▶ **Data segment**:
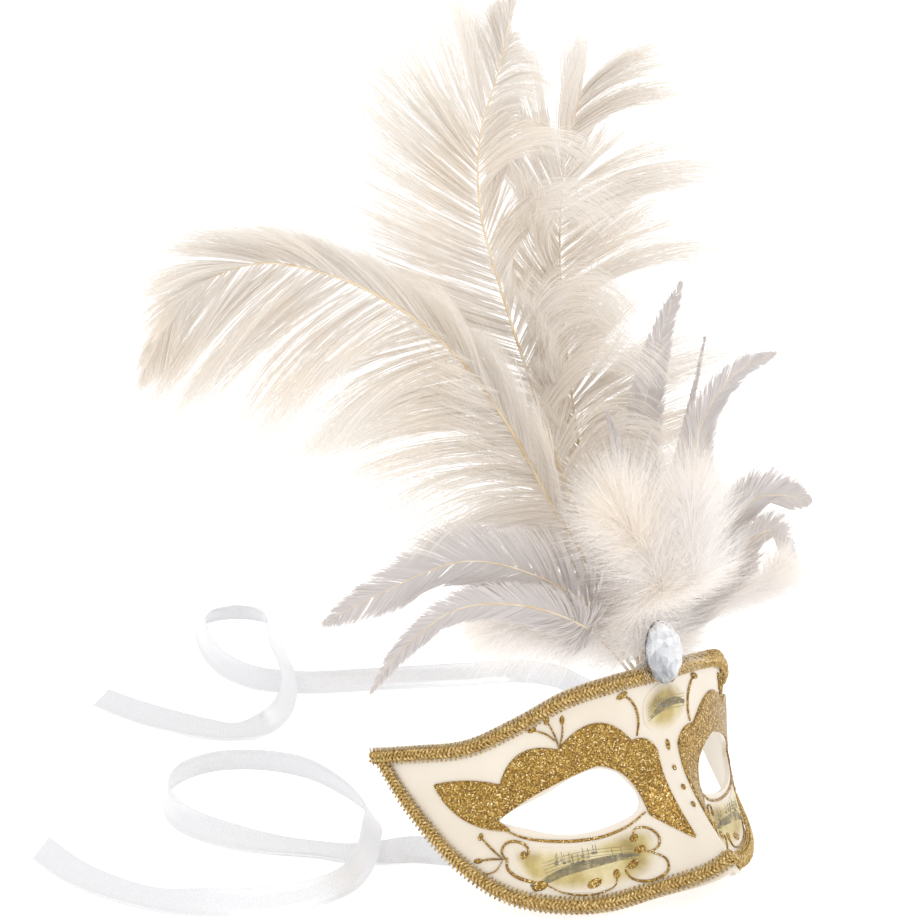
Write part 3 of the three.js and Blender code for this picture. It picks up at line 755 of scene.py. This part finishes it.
def braid(name, edge, inward, end, lift):
    """Gimp braid: a three-strand plait between two rows of small picot loops."""
    s = np.linspace(-end, end, 1900)
    h = edge_height(edge, s)
    slope = np.gradient(h, s)
    middle_h = h + inward * BRAID_HALF * np.hypot(1, slope)
    points = on_face(s, middle_h, 1.0 + lift * smoothstep(np.abs(s), TEMPLE - 16, TEMPLE - 6))
    normal = face_normal(s, middle_h)
    side = unit(np.cross(normal, tangents(points)))
    phase = arc_lengths(points) * 2 * np.pi / PLAIT_PITCH
    build = Build()
    build.add(*swept(points[::4], side[::4], normal[::4], np.tile(
        round_section(np.array([BRAID_HALF - 0.9]), np.array([0.5]), 8), (len(points[::4]), 1, 1))))
    for strand in range(3):
        turn = phase + strand * 2 * np.pi / 3
        sway, rise = 1.35 * np.sin(turn), 0.45 * np.sin(2 * turn) + 0.45
        line = points + side * sway[:, None] + normal * rise[:, None]
        add_thread(build, line, normal, 0.5, 0.45)
    for row in (-1, 1):
        turn = phase * PICOT_TURNS + row
        sway = row * (BRAID_HALF - 0.5 + 0.75 * np.sin(turn))
        curl, rise = 0.62 * np.cos(turn), 0.35 * np.cos(turn)
        line = points + side * sway[:, None]
        line = line + tangents(points) * curl[:, None] + normal * rise[:, None]
        add_thread(build, line, normal, 0.27, 0.27)
    build.piece(f"{name}_gimp", BRAID_GOLD, slot="gold_braid", node=name, smooth=80)


def add_thread(build, line, normal, width, height):
    side = unit(np.cross(normal, tangents(line)))
    rings = np.ones(len(line))
    build.add(*swept(line, side, normal, round_section(width * rings, height * rings, 5)))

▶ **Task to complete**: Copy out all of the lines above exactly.

▶ **Worked solution**:
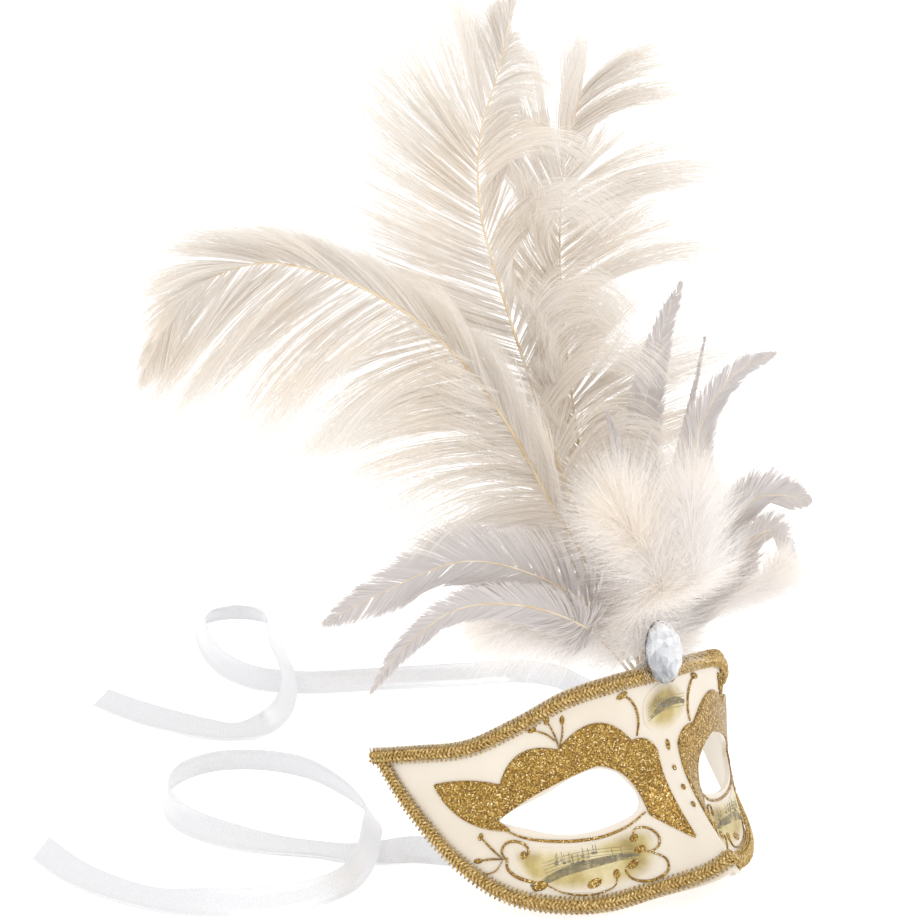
Write part 3 of the three.js and Blender code for this picture. It picks up at line 755 of scene.py. This part finishes it.
def braid(name, edge, inward, end, lift):
    """Gimp braid: a three-strand plait between two rows of small picot loops."""
    s = np.linspace(-end, end, 1900)
    h = edge_height(edge, s)
    slope = np.gradient(h, s)
    middle_h = h + inward * BRAID_HALF * np.hypot(1, slope)
    points = on_face(s, middle_h, 1.0 + lift * smoothstep(np.abs(s), TEMPLE - 16, TEMPLE - 6))
    normal = face_normal(s, middle_h)
    side = unit(np.cross(normal, tangents(points)))
    phase = arc_lengths(points) * 2 * np.pi / PLAIT_PITCH
    build = Build()
    build.add(*swept(points[::4], side[::4], normal[::4], np.tile(
        round_section(np.array([BRAID_HALF - 0.9]), np.array([0.5]), 8), (len(points[::4]), 1, 1))))
    for strand in range(3):
        turn = phase + strand * 2 * np.pi / 3
        sway, rise = 1.35 * np.sin(turn), 0.45 * np.sin(2 * turn) + 0.45
        line = points + side * sway[:, None] + normal * rise[:, None]
        add_thread(build, line, normal, 0.5, 0.45)
    for row in (-1, 1):
        turn = phase * PICOT_TURNS + row
        sway = row * (BRAID_HALF - 0.5 + 0.75 * np.sin(turn))
        curl, rise = 0.62 * np.cos(turn), 0.35 * np.cos(turn)
        line = points + side * sway[:, None]
        line = line + tangents(points) * curl[:, None] + normal * rise[:, None]
        add_thread(build, line, normal, 0.27, 0.27)
    build.piece(f"{name}_gimp", BRAID_GOLD, slot="gold_braid", node=name, smooth=80)


def add_thread(build, line, normal, width, height):
    side = unit(np.cross(normal, tangents(line)))
    rings = np.ones(len(line))
    build.add(*swept(line, side, normal, round_section(width * rings, height * rings, 5)))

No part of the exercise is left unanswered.